According to his testimony on redirect, Betances did all this without government instruction.
Karamarju: Now, all of the photographs that you testified about, did the government tell you to take any of those photographs?
Betances: No.
The remarkable coincidence that a jailhouse informant would end up first smuggling in and then guarding her client’s illegal phones and then taking pictures from them is not the only thing Shroff was skeptical about. She also doubted the circumstances by which Betances exposed his wife to the risk of smuggling phones into jail as well as his ability — with little English — to figure out what Schulte was doing, to the extent he did.
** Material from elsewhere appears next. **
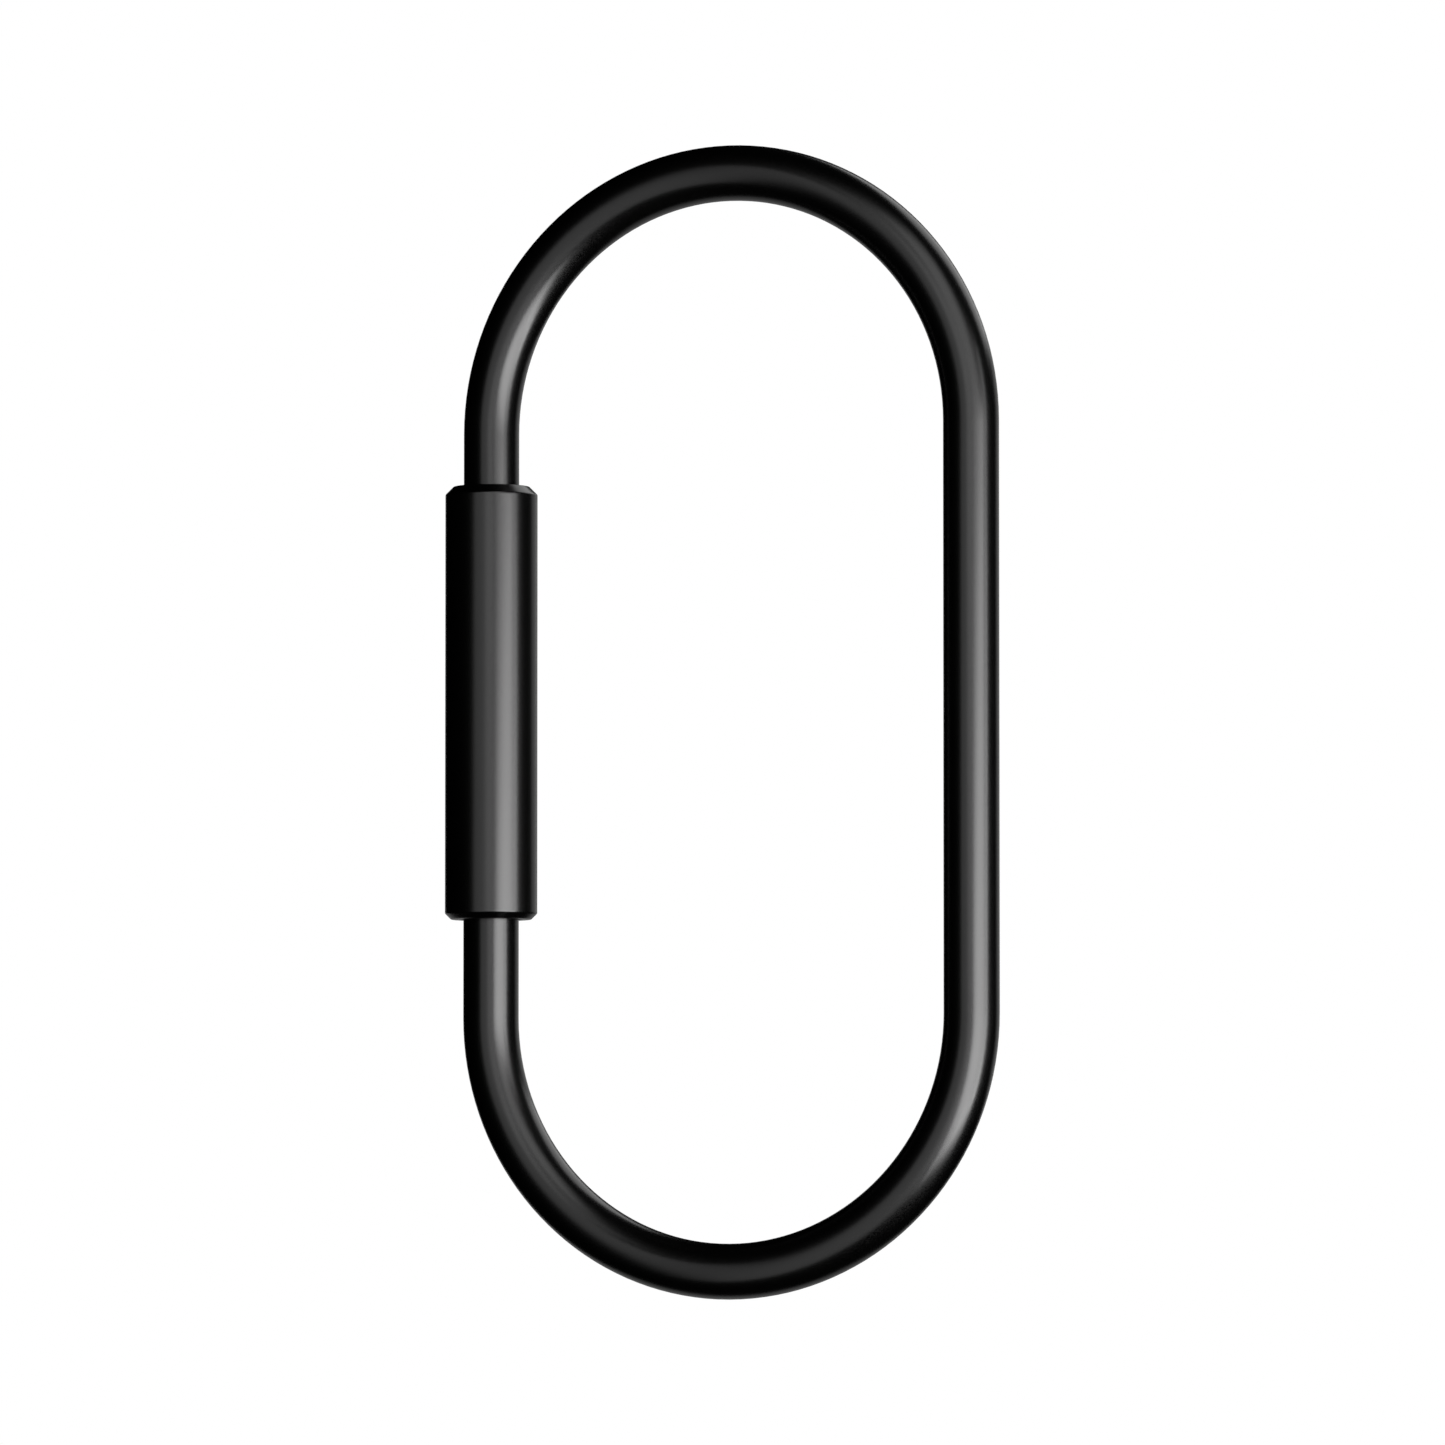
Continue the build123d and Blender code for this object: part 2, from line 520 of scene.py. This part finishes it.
def makeSoftbox(name, box):
    light = bpy.data.lights.new(name, "AREA")
    light.shape = "RECTANGLE"
    light.size, light.size_y = (side * mm for side in box["size"])
    light.energy = box["glow"] * math.pi * light.size * light.size_y
    lamp = bpy.data.objects.new(name, light)
    bpy.context.scene.collection.objects.link(lamp)
    lamp.visible_camera = False
    lamp.matrix_world = (
        lookFrame
        @ Matrix.Rotation(math.radians(box["right"]), 4, "Y")
        @ Matrix.Rotation(math.radians(-box["above"]), 4, "X")
        @ Matrix.Translation((0, 0, box["distance"] * mm))
        @ Matrix.Rotation(math.radians(box["roll"]), 4, "Z")
    )


for name, box in softboxes.items():
    makeSoftbox(name, box)
print("camera and softboxes set")


# The link lies with its sleeve and its plain leg on the floor, so the floor meets both
floorTilt = math.asin((sleeveRadius - rodRadius) / (2 * bendRadius))
floorSize = 8000 * mm


def makeFloor():
    deselectAll()
    bpy.ops.mesh.primitive_plane_add(size=floorSize, location=(legX, 0, axisZ))
    floor = bpy.context.object
    floor.name = "floor"
    floor.matrix_world = (
        Matrix.Translation((legX, 0, axisZ)) @ Matrix.Rotation(-floorTilt, 4, "Y")
        @ Matrix.Translation((0, 0, -sleeveRadius)))
    floor.visible_diffuse = floor.visible_glossy = floor.visible_shadow = False
    material = bpy.data.materials.new("whitePaper")
    material.use_nodes = True
    tree = material.node_tree
    tree.nodes.clear()
    glow = addNode(tree, "ShaderNodeEmission", Color=linearColor("#ffffff"), Strength=1.0)
    addNode(tree, "ShaderNodeOutputMaterial", Surface=glow.outputs["Emission"])
    dress(floor, material)


makeFloor()

world = bpy.data.worlds.new("studio")
world.use_nodes = True
bpy.context.scene.world = world
tree = world.node_tree
tree.nodes.clear()
path = addNode(tree, "ShaderNodeLightPath")
room = addNode(tree, "ShaderNodeBackground", Color=linearColor("#ffffff"),
               Strength=path.outputs["Is Camera Ray"])
addNode(tree, "ShaderNodeOutputWorld", Surface=room.outputs["Background"])

bpy.context.scene.view_settings.view_transform = "Standard"
bpy.context.scene.view_settings.look = "None"
print("floor and room set")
Still, all that is explicable if Betances’ attorney negotiated a plea deal with narcotics prosecutors and the attorney coached Betances through how to dramatically increase the value of his cooperation by catching Joshua Schulte attempting to leak classified information from his jail cell.
Betances’ surveillance was critical to obtaining the jail warrants that would lead to the discovery of Schulte’s very damning prison notebooks, several phones, three of the Proton Mail accounts he was using, and his Signal traffic. And that’s just what prosecutors revealed in this case.
Betances met with prosecutors in Schulte’s case a bunch of times: first in September 2018, then October and December 2018, several times in 2019, and then perhaps five times in 2019.
None of that means Betances made this stuff up. He certainly doesn’t have the English skills to write those emails to Shane Harris. And while the evidence regarding Schulte’s comments about Russia are contradictory, there is corroboration for it.
But it does present a number of remarkable coincidences that just ended up providing Schulte the means to communicate “securely” from his jail cell, only to have that activity thwarted at the moment he attempted to act.